%%

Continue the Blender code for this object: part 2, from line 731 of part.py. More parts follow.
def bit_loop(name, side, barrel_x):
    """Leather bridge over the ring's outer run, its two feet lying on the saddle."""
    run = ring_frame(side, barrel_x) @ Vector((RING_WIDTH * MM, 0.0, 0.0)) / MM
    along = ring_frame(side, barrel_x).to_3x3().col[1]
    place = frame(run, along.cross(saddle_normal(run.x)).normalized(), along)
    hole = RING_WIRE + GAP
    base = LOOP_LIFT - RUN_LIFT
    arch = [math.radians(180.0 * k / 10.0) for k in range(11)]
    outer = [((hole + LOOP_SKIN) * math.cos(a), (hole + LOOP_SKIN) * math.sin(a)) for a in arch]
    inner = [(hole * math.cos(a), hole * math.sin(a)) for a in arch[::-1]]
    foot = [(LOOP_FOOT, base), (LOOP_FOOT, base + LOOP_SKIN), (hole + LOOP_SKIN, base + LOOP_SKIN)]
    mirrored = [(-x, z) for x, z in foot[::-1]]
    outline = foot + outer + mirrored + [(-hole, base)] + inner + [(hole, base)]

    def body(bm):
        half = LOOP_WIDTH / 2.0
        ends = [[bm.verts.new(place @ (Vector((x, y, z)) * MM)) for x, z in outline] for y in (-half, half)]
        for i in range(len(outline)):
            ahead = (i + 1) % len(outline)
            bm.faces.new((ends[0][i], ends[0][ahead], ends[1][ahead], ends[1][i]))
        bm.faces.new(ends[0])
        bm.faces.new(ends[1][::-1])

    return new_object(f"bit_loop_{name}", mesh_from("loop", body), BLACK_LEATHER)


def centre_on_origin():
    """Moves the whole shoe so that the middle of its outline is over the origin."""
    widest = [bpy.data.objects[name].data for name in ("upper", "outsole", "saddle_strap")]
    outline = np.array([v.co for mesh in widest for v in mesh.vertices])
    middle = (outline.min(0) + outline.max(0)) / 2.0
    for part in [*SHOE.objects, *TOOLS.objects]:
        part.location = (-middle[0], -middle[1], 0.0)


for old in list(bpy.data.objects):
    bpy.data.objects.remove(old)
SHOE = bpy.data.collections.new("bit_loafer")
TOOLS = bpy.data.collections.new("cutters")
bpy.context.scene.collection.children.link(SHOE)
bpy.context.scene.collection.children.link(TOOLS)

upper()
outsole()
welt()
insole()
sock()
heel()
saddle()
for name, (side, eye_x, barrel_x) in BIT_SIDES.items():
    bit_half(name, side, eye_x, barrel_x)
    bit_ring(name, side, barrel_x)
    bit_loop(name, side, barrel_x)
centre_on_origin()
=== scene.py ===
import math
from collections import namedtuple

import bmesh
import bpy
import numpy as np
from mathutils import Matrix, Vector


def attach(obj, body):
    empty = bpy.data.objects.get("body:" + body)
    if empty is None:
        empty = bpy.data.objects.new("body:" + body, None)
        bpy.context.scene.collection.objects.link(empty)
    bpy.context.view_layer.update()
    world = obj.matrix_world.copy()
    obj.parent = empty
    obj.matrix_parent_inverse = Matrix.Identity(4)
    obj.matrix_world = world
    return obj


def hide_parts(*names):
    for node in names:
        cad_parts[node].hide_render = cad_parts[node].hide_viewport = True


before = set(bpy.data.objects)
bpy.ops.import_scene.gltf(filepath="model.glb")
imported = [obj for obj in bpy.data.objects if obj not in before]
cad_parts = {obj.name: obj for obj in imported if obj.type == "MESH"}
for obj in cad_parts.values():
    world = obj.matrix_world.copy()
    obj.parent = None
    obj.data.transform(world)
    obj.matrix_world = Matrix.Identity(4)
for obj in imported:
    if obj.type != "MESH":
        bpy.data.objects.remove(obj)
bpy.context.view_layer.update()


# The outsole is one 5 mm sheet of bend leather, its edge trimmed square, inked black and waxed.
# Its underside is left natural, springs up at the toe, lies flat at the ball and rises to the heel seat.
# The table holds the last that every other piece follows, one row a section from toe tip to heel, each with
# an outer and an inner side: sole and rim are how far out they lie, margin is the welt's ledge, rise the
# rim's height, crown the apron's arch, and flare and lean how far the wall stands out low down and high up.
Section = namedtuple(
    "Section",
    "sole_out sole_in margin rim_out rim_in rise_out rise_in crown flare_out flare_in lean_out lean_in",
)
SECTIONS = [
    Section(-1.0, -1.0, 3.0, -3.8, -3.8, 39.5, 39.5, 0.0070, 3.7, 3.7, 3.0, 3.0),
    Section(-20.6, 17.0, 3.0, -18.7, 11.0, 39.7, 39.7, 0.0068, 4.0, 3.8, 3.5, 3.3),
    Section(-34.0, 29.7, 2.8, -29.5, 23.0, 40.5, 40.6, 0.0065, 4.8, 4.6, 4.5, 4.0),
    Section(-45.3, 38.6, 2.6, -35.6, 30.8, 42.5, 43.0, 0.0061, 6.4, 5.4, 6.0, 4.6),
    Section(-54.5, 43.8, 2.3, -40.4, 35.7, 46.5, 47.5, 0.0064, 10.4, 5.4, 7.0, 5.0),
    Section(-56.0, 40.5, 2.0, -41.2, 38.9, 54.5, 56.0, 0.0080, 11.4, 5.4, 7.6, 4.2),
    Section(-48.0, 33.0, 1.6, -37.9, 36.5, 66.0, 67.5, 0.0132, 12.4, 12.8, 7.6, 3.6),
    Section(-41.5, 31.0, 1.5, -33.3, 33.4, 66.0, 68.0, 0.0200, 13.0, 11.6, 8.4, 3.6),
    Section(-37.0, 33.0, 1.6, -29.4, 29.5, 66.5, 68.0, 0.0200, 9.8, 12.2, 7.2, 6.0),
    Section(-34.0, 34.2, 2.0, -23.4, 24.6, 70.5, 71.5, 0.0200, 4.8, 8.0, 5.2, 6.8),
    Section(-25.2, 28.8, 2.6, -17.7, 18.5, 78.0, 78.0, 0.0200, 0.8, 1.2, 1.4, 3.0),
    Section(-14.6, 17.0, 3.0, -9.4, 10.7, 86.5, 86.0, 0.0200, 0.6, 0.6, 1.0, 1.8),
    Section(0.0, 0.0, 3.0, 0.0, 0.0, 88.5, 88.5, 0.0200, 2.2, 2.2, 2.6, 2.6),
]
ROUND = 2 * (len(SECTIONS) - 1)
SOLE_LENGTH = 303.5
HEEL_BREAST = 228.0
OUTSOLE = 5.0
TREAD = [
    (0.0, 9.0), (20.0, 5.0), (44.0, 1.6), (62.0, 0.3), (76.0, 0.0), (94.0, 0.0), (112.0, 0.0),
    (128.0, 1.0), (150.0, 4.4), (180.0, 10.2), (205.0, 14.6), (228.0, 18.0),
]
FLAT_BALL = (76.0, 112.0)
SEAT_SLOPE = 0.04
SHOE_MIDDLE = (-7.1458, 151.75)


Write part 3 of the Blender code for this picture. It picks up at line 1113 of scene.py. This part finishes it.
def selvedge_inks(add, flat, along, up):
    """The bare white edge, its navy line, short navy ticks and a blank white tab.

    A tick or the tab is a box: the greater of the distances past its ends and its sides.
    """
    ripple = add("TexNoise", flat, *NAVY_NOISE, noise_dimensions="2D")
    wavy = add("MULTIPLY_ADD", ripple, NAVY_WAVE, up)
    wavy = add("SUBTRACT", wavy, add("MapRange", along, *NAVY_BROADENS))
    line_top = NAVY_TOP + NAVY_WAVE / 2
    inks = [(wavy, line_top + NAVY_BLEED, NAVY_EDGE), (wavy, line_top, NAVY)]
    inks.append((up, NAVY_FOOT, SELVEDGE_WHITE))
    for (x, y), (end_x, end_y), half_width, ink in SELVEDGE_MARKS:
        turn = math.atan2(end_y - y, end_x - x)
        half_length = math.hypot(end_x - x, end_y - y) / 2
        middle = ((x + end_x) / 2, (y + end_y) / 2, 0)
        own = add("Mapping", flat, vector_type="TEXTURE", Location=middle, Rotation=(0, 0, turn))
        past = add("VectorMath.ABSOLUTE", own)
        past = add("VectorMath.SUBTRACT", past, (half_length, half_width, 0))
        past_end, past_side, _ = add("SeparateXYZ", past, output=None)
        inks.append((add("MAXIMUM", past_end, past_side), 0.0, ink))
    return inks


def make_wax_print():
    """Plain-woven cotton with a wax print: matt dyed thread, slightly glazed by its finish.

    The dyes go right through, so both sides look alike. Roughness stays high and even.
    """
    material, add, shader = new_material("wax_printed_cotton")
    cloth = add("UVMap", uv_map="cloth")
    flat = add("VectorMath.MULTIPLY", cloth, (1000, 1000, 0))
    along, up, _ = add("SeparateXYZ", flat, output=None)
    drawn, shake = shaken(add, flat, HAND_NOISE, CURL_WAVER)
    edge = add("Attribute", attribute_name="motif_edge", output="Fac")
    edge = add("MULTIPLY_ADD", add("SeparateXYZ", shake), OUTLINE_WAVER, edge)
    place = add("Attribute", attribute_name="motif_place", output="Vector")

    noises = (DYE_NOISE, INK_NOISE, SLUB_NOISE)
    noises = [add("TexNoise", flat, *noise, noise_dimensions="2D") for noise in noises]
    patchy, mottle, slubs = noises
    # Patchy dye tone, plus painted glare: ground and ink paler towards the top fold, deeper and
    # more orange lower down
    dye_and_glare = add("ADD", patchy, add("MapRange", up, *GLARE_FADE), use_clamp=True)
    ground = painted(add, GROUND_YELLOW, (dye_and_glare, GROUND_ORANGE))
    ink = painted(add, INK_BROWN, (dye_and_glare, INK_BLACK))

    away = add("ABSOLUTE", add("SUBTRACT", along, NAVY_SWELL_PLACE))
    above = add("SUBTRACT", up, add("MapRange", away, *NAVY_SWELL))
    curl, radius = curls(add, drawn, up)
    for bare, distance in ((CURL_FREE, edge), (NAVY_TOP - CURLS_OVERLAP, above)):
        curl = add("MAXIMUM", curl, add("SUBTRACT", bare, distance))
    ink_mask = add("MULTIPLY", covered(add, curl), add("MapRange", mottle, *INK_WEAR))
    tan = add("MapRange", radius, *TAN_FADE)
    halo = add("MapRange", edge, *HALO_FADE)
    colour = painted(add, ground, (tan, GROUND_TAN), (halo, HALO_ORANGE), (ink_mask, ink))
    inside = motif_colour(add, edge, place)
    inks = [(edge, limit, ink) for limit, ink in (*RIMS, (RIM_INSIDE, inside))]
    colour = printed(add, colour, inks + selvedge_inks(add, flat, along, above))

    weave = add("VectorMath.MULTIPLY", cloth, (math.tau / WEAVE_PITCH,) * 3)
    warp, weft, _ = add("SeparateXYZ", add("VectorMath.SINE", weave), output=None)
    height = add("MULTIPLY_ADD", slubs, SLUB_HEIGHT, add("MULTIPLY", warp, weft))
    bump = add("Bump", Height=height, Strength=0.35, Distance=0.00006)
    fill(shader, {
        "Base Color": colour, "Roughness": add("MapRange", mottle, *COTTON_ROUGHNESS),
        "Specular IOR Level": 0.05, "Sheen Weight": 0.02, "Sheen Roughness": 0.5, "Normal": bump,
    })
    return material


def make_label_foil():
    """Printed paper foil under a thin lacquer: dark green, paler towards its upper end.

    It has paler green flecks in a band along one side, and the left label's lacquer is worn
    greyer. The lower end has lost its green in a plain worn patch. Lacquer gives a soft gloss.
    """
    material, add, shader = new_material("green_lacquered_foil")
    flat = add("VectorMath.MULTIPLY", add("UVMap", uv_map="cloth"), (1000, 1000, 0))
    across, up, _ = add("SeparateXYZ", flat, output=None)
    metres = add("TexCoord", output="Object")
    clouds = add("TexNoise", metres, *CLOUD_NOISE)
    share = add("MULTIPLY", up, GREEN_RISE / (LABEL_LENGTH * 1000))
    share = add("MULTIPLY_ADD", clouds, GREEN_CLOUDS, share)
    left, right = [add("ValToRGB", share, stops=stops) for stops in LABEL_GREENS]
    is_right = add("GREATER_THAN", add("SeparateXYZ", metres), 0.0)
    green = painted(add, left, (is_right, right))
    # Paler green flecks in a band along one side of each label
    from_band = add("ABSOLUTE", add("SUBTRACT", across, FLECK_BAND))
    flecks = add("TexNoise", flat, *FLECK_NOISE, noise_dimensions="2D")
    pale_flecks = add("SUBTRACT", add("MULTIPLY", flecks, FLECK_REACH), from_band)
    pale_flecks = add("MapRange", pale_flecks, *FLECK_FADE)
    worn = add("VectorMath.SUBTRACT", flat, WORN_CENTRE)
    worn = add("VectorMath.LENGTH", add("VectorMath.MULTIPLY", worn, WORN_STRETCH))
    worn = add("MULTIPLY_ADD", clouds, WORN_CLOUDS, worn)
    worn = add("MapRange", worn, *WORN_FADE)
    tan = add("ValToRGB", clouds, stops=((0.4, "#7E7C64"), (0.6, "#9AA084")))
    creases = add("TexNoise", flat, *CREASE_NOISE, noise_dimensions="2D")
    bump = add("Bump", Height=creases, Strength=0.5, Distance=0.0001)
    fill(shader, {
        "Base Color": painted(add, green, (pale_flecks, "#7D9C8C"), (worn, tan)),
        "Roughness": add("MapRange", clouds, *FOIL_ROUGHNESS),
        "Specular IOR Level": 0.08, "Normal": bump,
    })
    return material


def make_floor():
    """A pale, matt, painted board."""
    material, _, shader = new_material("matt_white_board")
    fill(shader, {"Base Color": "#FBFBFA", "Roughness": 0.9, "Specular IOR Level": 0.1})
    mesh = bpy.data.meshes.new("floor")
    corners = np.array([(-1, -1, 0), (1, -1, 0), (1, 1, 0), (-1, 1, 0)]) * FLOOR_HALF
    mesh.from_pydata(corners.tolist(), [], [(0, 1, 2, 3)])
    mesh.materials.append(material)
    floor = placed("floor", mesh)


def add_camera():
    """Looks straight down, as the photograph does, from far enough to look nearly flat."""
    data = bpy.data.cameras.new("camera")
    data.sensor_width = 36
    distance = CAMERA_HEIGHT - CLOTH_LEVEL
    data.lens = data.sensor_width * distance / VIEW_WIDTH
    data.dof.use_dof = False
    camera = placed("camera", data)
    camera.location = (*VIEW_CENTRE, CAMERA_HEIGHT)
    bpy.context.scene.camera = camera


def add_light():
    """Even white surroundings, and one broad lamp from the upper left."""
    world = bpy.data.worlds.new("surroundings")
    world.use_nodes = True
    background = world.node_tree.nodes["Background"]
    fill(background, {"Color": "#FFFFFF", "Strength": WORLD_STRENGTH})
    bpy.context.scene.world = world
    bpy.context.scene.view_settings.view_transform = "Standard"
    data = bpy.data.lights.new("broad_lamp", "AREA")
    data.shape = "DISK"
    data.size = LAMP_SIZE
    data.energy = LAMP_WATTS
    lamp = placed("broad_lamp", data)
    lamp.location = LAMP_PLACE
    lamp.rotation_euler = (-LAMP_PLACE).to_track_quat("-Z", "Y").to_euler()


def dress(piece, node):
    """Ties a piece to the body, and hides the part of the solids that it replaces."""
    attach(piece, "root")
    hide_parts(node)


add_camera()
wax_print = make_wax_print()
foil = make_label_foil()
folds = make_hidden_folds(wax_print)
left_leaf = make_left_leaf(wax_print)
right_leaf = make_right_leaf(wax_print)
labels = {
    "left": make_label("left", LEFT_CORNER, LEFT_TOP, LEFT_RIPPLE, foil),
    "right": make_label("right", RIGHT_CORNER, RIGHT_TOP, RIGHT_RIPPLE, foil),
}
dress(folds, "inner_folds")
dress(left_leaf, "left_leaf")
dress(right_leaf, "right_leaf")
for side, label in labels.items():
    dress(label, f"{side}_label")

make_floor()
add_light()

%%

- **Problem details**
Both the line with "bpy.context.scene.collection.children.link(TOOLS)" and the line with "imported = [obj" belong in the answer; write them out exactly, with every line between.

- **Result for this exercise**
bpy.context.scene.collection.children.link(TOOLS)

upper()
outsole()
welt()
insole()
sock()
heel()
saddle()
for name, (side, eye_x, barrel_x) in BIT_SIDES.items():
    bit_half(name, side, eye_x, barrel_x)
    bit_ring(name, side, barrel_x)
    bit_loop(name, side, barrel_x)
centre_on_origin()
=== scene.py ===
import math
from collections import namedtuple

import bmesh
import bpy
import numpy as np
from mathutils import Matrix, Vector


def attach(obj, body):
    empty = bpy.data.objects.get("body:" + body)
    if empty is None:
        empty = bpy.data.objects.new("body:" + body, None)
        bpy.context.scene.collection.objects.link(empty)
    bpy.context.view_layer.update()
    world = obj.matrix_world.copy()
    obj.parent = empty
    obj.matrix_parent_inverse = Matrix.Identity(4)
    obj.matrix_world = world
    return obj


def hide_parts(*names):
    for node in names:
        cad_parts[node].hide_render = cad_parts[node].hide_viewport = True


before = set(bpy.data.objects)
bpy.ops.import_scene.gltf(filepath="model.glb")
imported = [obj for obj in bpy.data.objects if obj not in before]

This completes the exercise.